There you go my dear friend! You said it! It is the added force that is responsible for added tension in string. According to your theory, added force is only going to give horizontal displacement  And vertical force is coming from "lead out" energy! Where did it come from? Did you add it and if gravity did it then how? And then why did you required initial push for gravity to give you energy?

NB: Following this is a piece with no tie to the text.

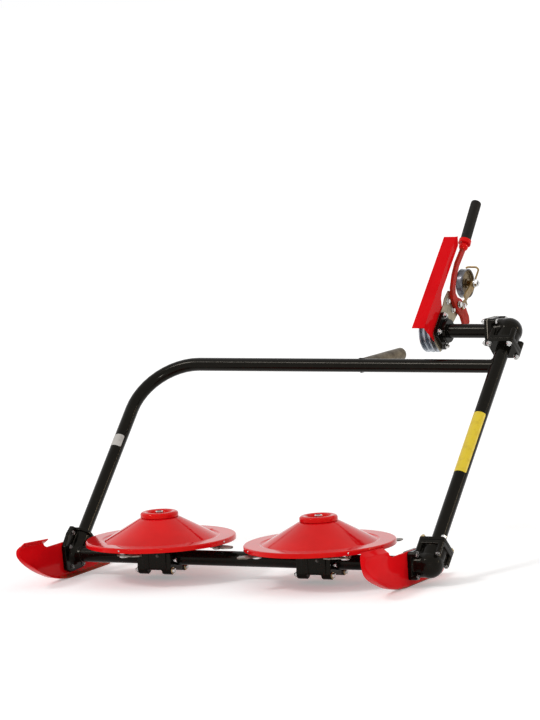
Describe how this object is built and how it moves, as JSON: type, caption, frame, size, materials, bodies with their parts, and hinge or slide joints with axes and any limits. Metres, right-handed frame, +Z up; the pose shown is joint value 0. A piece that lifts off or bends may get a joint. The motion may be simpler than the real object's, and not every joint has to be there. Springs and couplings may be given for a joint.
{
  "type": "disc mower",
  "caption": "Front-mounted disc mower for a walking tractor: red discs with swinging blades on a cutter bar, bent tube frame, side drive tube, belt pulley, tension lever and hitch spigot.",
  "frame": {"origin": "on the ground under the middle of the bounding box, the mower standing on its shoes", "axes": "+X along the cutter bar to the drive side, -Y the way the mower travels, +Z up"},
  "size_m": [1.171, 1.137, 0.9609],
  "materials": {
    "red_paint": "gloss red enamel",
    "lever_red": "worn dark red paint",
    "black_paint": "satin black enamel",
    "black_rubber": "matt",
    "bare_steel": "bare, machined",
    "bare_aluminium": "bare, machined",
    "zinc_plate": "yellow zinc plating",
    "spigot_steel": "bare, browned"
  },
  "bodies": {
    "frame": {"belt_guard": "red_paint", "cutter_bar": "black_paint", "drive_tube": "black_paint", "end_casting": "black_paint", "frame_tube": "black_paint", "gearbox_left": "black_paint", "gearbox_right": "black_paint", "hitch_spigot": "spigot_steel", "lever_bracket": "zinc_plate", "lower_elbow": "black_paint", "shoe_left": "red_paint", "shoe_right": "red_paint", "stub_tube": "black_paint", "upper_elbow": "black_paint"},
    "disc_left": {"disc_left": "red_paint", "disc_hub_left": "bare_steel", "disc_cap_left": "red_paint"},
    "blade_left_1": {"blade_left_1": "bare_steel"},
    "blade_left_2": {"blade_left_2": "bare_steel"},
    "blade_left_3": {"blade_left_3": "bare_steel"},
    "blade_left_4": {"blade_left_4": "bare_steel"},
    "disc_right": {"disc_right": "red_paint", "disc_hub_right": "bare_steel", "disc_cap_right": "red_paint"},
    "blade_right_1": {"blade_right_1": "bare_steel"},
    "blade_right_2": {"blade_right_2": "bare_steel"},
    "blade_right_3": {"blade_right_3": "bare_steel"},
    "blade_right_4": {"blade_right_4": "bare_steel"},
    "input_shaft": {"input_pulley": "bare_aluminium"},
    "tension_lever": {"tension_lever": "lever_red", "lever_grip": "black_rubber", "idler_arm": "zinc_plate"},
    "idler": {"idler_pulley": "bare_steel"}
  },
  "joints": [
    {"name": "disc_left_spin", "type": "hinge", "parent": "frame", "child": "disc_left", "pos_m": [-0.2865, -0.28118, 0.05948], "axis": [0, 0.013, 0.9999], "continuous": true},
    {"name": "blade_left_1_swing", "type": "hinge", "parent": "disc_left", "child": "blade_left_1", "pos_m": [-0.10195, -0.29362, 0.09495], "axis": [0, 0.013, 0.9999], "continuous": true},
    {"name": "blade_left_2_swing", "type": "hinge", "parent": "disc_left", "child": "blade_left_2", "pos_m": [-0.2736, -0.09619, 0.09238], "axis": [0, 0.013, 0.9999], "continuous": true},
    {"name": "blade_left_3_swing", "type": "hinge", "parent": "disc_left", "child": "blade_left_3", "pos_m": [-0.47105, -0.26782, 0.09461], "axis": [0, 0.013, 0.9999], "continuous": true},
    {"name": "blade_left_4_swing", "type": "hinge", "parent": "disc_left", "child": "blade_left_4", "pos_m": [-0.2994, -0.46525, 0.09718], "axis": [0, 0.013, 0.9999], "continuous": true},
    {"name": "disc_right_spin", "type": "hinge", "parent": "frame", "child": "disc_right", "pos_m": [0.2135, -0.28118, 0.05948], "axis": [0, 0.013, 0.9999], "continuous": true},
    {"name": "blade_right_1_swing", "type": "hinge", "parent": "disc_right", "child": "blade_right_1", "pos_m": [0.33487, -0.14111, 0.09297], "axis": [0, 0.013, 0.9999], "continuous": true},
    {"name": "blade_right_2_swing", "type": "hinge", "parent": "disc_right", "child": "blade_right_2", "pos_m": [0.07388, -0.15936, 0.0932], "axis": [0, 0.013, 0.9999], "continuous": true},
    {"name": "blade_right_3_swing", "type": "hinge", "parent": "disc_right", "child": "blade_right_3", "pos_m": [0.09213, -0.42033, 0.0966], "axis": [0, 0.013, 0.9999], "continuous": true},
    {"name": "blade_right_4_swing", "type": "hinge", "parent": "disc_right", "child": "blade_right_4", "pos_m": [0.35312, -0.40208, 0.09636], "axis": [0, 0.013, 0.9999], "continuous": true},
    {"name": "input_spin", "type": "hinge", "parent": "frame", "child": "input_shaft", "pos_m": [0.3105, 0.2911, 0.61707], "axis": [1, 0, 0], "continuous": true},
    {"name": "lever_swing", "type": "hinge", "parent": "frame", "child": "tension_lever", "pos_m": [0.3425, 0.38667, 0.67947], "axis": [1, 0, 0], "range_deg": [-20, 0]},
    {"name": "idler_spin", "type": "hinge", "parent": "tension_lever", "child": "idler", "pos_m": [0.3105, 0.51065, 0.72418], "axis": [1, 0, 0], "continuous": true}
  ],
  "couplings": [
    {"joint": "disc_right_spin", "follows": "disc_left_spin", "ratio": -1},
    {"joint": "input_spin", "follows": "disc_left_spin", "ratio": 1}
  ]
}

What is the meaning of your statement "as soon as other forces are added, they will no longer be equal"?
If added force is only going to do horizontal work, what component of the system is adding tension in string?
And the most basic question: Have you seen it practically working ever?

[Kul_ash]

For your simple understanding:

If you have a pendulum that has a wheel at top and and is allowed to move horizontally only, then applied force F will do the X m displacement in horizontal direction.
Now if you have a regular pendulum, the applied force will create horizontal displacement < X m because some part of applied force will go in giving vertical displacement.

According to you theory, I should get X m horizontal displacement in both the cases and still get vertical displacement in second pendulum because gravity is adding energy to the system!

I challange to prove it by experiment!

[Kul_ash]

Please confirm your understanding up to this point.  (Other parts to follow).
The two confirmations I am looking for are:
(1)   The tension of the string is increased from T to T1 after a horizontal force has been applied.
(2)   We can use a ?final? horizontal force F to pull the pendulum from position A to B.  There is no need for a constant tangential force. 

I am confused again and again!! What is a "final" force? Is it constant or is it one time? Please clarify it! Does 0-Level physics say that you can apply a constant horizontal force to pendulum?